Essas interações, para Fujimoto, são provenientes do corpo que se percebe como integrante do espaço onde se produz uma rede de pré-disposições perceptuais, motoras, de aprendizado e emocionais. Portanto, o contato com o ambiente pode promover a transformação do corpo em diferentes níveis, ou seja, assim como o corpo muda o meio por interferência, também é modificado por ele. Por um lado, se o edifício "se funde" no corpo em seu processo, também abre um caminho para o corpo "se vestir" do espaço. Em outras palavras, aqui podemos dizer que a arquitetura só se manifesta no momento em que o corpo se faz de sua membrana, sua pele e sua superfície de contato no mundo. Embora o sujeito que frequenta muitos lugares seja o mesmo, o dentro do corpo tem suas especificidades relativas às características do organismo e o fora também, de acordo com condições climáticas, dimensões e modos de ocupação, por isso há diferença entre os ambientes. (EICHEMBERG e GREINER, 2020)
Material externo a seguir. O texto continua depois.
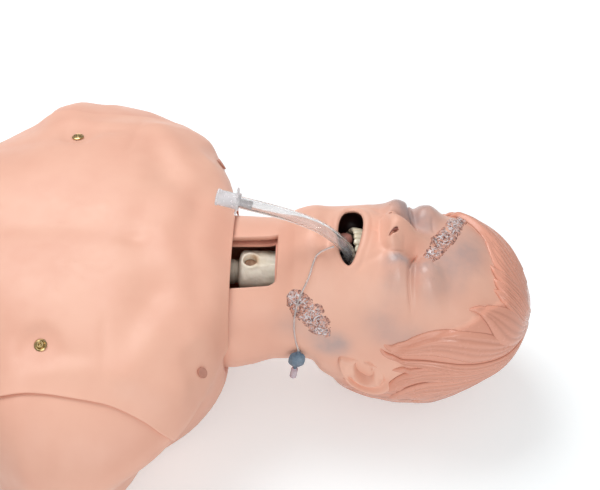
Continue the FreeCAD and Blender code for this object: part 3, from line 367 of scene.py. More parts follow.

É assim que os ambientes da N/A House apresentam multiplicidade. Este é o projeto de um arquiteto que partiu de uma interessante metáfora, "Viver em uma casa é como morar em uma árvore" (FUJIMOTO, 2014), partindo da exploração de diagramas. A possibilidade que esta estrutura de rede sugere é que as pessoas encontrem um novo sistema de coordenadas neste espaço cheio de caos e elementos incertos. Talvez seu aspecto mais interessante seja a possibilidade de "suspender" a vida, que propõe uma nova natureza ocupante do espaço e que liberta o corpo da estabilidade e do repouso. A N/A House propõe um espaço instigante ao corpo móvel que oscila e flutua entre essas superfícies, no seu ímpeto curioso.